Reuters A model presents a creation from Prada Spring-Summer 2026 menswear collection during the Milan Fashion Week in Milan, Italy, June 22, 2025.Reuters

Prada’s toe-braided sandal – which strongly resembles the Indian Kolhapuri – was showcased in Milan last month

The question of cultural appropriation is complex, and the debates it sparks online can seem both overblown and eye-opening.

And while there are no simple answers, many feel the outrage around Prada has been a great starting point to demand better accountability from brands and designers who, until now, have largely remained unchallenged.

It is an opportunity for India, too, to reflect on the ways it can support its own heritage and uplift it.

Weavers toil for weeks or months to finish one masterpiece, but they often work in precarious conditions without adequate remuneration and with no protection for their work under international intellectual property laws.

“We don’t take enough pride and credit our own artisans, allowing others to walk all over it,” Ms Vasudev says.

“The trouble also is that in India we have simply too much. There are hundreds of different craft techniques and traditions – each with its constantly evolving motif directory going back centuries,” says Laila Tyabji, chairperson of Dastkar, which promotes crafts and craftspeople.
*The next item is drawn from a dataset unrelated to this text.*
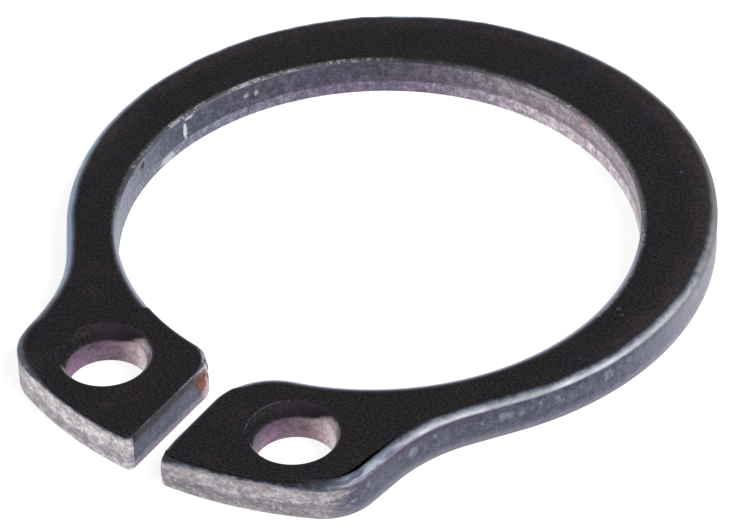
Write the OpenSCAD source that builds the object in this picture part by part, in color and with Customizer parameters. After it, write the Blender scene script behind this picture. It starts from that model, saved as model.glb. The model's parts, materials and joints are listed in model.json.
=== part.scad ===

“We bargain and bicker over a pair of fully embroidered juthis (shoes) but have no issues over buying a pair of Nike trainers at 10 times the price – even though the latter has come off an assembly line while each juthi has been painstakingly and uniquely crafted by hand,” she says.

And while that continues, she says, foreign designers and merchandisers will do the same.

Real change can only happen, she says, “when we ourselves respect and appreciate them – and have the tools to combat their exploitation”.